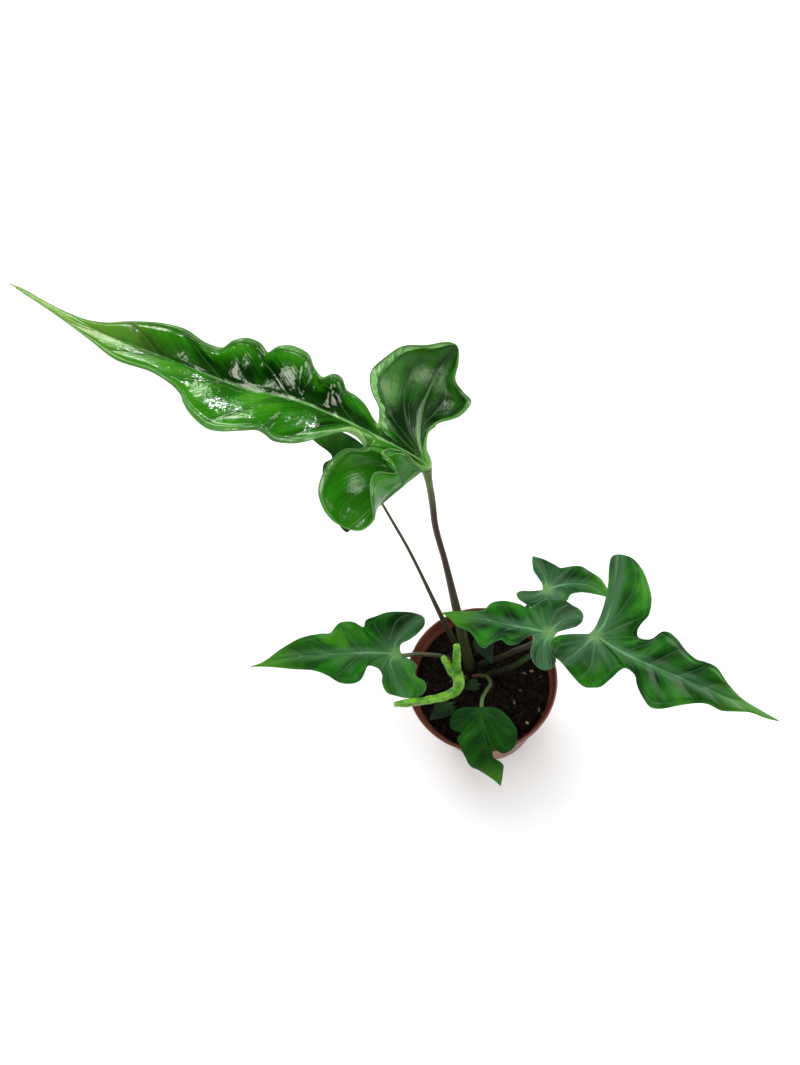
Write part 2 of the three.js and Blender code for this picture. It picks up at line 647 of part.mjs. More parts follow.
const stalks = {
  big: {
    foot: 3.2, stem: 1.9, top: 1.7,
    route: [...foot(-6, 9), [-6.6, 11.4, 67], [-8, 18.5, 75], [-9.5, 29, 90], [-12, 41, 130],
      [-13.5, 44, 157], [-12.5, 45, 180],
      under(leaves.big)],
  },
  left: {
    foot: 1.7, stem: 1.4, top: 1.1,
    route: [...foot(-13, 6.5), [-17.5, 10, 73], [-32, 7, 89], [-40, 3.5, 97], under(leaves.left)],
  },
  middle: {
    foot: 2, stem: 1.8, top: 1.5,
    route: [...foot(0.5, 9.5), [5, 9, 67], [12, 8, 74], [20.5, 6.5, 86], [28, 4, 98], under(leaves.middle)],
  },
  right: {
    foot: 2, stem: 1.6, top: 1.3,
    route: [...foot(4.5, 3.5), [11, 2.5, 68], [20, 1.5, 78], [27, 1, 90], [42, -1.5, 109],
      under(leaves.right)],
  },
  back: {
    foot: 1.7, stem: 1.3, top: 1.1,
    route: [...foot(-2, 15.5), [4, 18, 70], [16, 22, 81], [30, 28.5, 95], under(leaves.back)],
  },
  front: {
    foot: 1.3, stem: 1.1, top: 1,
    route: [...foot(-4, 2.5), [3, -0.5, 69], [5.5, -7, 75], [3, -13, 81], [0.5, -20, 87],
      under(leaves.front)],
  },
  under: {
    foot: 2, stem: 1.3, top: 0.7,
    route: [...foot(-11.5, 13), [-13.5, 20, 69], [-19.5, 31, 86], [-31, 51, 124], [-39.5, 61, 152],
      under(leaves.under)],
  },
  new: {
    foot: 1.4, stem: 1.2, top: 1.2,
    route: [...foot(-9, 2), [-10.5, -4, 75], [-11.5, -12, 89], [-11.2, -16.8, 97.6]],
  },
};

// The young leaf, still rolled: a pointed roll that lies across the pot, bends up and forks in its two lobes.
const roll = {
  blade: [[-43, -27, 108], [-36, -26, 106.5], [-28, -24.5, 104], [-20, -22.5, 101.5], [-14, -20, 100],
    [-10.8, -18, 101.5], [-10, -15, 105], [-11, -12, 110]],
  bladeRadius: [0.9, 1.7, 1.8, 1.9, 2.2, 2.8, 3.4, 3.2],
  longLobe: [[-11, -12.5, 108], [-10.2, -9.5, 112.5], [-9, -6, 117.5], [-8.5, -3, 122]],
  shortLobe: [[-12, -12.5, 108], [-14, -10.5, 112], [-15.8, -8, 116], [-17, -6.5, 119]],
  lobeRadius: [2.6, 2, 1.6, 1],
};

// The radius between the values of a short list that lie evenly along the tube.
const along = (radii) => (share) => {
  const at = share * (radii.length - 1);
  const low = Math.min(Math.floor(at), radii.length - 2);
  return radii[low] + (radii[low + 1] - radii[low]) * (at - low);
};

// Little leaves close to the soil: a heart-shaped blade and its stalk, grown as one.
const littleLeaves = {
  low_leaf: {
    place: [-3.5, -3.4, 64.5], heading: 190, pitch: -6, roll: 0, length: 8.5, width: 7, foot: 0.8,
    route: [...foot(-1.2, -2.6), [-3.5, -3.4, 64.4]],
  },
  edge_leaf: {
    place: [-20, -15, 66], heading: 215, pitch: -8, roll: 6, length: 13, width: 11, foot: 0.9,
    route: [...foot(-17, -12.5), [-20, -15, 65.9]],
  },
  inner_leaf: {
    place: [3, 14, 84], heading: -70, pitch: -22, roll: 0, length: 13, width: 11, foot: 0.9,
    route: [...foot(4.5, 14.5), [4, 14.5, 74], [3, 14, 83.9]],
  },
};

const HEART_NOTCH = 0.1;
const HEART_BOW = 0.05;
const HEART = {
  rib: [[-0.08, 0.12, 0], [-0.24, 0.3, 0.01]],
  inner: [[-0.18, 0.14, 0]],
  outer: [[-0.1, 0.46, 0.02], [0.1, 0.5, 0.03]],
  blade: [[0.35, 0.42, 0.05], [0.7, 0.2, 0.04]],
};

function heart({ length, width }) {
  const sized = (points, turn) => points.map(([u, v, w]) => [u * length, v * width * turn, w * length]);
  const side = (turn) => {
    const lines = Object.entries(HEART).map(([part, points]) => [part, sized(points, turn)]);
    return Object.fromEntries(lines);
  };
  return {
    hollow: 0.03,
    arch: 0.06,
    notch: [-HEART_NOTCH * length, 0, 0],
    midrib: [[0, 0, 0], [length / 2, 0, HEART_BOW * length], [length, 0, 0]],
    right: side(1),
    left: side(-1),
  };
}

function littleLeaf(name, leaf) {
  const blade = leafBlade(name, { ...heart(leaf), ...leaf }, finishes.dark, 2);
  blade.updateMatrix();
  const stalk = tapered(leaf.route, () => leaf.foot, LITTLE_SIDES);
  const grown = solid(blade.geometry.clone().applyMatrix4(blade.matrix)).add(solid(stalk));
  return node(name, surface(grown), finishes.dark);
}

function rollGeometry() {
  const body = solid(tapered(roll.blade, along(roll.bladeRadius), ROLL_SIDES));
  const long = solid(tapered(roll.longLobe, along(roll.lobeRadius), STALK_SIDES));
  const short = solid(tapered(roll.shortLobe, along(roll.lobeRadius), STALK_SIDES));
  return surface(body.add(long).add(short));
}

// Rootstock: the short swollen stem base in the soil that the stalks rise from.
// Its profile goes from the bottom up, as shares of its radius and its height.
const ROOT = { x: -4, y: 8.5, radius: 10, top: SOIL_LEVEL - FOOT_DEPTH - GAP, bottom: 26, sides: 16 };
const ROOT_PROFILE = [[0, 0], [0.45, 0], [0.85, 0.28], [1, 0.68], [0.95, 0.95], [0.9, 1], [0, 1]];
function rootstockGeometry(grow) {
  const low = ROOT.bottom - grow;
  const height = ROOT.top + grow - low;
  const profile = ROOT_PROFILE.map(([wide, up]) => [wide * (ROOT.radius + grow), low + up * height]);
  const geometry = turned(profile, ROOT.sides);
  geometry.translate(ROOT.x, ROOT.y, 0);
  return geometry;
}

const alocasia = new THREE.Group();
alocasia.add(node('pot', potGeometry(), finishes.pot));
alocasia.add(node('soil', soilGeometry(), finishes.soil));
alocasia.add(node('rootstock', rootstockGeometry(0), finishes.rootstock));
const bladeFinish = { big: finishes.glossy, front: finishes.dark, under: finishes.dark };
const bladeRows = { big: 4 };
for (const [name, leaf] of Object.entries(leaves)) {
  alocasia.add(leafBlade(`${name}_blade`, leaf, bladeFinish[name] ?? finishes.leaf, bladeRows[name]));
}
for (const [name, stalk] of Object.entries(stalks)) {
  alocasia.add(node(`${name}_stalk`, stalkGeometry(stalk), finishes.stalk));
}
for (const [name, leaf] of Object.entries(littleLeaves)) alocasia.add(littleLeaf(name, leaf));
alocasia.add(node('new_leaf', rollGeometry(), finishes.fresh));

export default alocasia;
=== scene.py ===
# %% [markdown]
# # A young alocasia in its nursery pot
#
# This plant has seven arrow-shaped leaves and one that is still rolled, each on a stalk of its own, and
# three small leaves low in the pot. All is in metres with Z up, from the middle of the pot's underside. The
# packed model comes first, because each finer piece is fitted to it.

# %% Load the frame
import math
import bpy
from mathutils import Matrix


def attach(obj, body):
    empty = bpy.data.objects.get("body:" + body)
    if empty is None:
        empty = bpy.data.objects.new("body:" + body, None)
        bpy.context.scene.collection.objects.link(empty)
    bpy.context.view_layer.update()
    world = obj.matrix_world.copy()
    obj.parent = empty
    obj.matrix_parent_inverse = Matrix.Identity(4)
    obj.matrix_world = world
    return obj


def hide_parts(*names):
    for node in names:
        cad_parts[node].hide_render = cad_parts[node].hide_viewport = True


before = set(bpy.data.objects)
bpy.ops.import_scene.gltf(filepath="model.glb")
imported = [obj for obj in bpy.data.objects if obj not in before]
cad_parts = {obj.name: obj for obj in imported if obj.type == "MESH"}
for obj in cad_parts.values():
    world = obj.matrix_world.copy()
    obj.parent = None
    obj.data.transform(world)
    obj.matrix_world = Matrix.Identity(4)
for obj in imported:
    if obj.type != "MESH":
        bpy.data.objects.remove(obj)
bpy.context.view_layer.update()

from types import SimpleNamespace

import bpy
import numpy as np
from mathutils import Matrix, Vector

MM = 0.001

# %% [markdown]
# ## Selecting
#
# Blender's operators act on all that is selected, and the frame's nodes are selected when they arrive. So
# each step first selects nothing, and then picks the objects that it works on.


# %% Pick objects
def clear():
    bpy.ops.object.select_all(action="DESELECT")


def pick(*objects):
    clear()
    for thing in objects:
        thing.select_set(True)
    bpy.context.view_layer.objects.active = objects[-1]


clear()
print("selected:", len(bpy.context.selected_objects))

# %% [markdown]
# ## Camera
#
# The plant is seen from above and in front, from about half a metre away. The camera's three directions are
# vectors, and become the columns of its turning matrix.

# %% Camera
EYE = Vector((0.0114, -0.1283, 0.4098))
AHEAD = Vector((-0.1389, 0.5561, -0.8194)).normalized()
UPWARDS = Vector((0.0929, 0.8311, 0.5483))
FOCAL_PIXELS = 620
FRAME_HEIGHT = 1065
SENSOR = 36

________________

** What the exercise asks **
In the listing above, locate the line with "const alocasia = new THREE.Group();" and the line with "bpy.context.scene.collection.objects.link(empty)", then extract exactly those lines and every line between them, and nothing more.

** Correct output **
const alocasia = new THREE.Group();
alocasia.add(node('pot', potGeometry(), finishes.pot));
alocasia.add(node('soil', soilGeometry(), finishes.soil));
alocasia.add(node('rootstock', rootstockGeometry(0), finishes.rootstock));
const bladeFinish = { big: finishes.glossy, front: finishes.dark, under: finishes.dark };
const bladeRows = { big: 4 };
for (const [name, leaf] of Object.entries(leaves)) {
  alocasia.add(leafBlade(`${name}_blade`, leaf, bladeFinish[name] ?? finishes.leaf, bladeRows[name]));
}
for (const [name, stalk] of Object.entries(stalks)) {
  alocasia.add(node(`${name}_stalk`, stalkGeometry(stalk), finishes.stalk));
}
for (const [name, leaf] of Object.entries(littleLeaves)) alocasia.add(littleLeaf(name, leaf));
alocasia.add(node('new_leaf', rollGeometry(), finishes.fresh));

export default alocasia;
=== scene.py ===
# %% [markdown]
# # A young alocasia in its nursery pot
#
# This plant has seven arrow-shaped leaves and one that is still rolled, each on a stalk of its own, and
# three small leaves low in the pot. All is in metres with Z up, from the middle of the pot's underside. The
# packed model comes first, because each finer piece is fitted to it.

# %% Load the frame
import math
import bpy
from mathutils import Matrix


def attach(obj, body):
    empty = bpy.data.objects.get("body:" + body)
    if empty is None:
        empty = bpy.data.objects.new("body:" + body, None)
        bpy.context.scene.collection.objects.link(empty)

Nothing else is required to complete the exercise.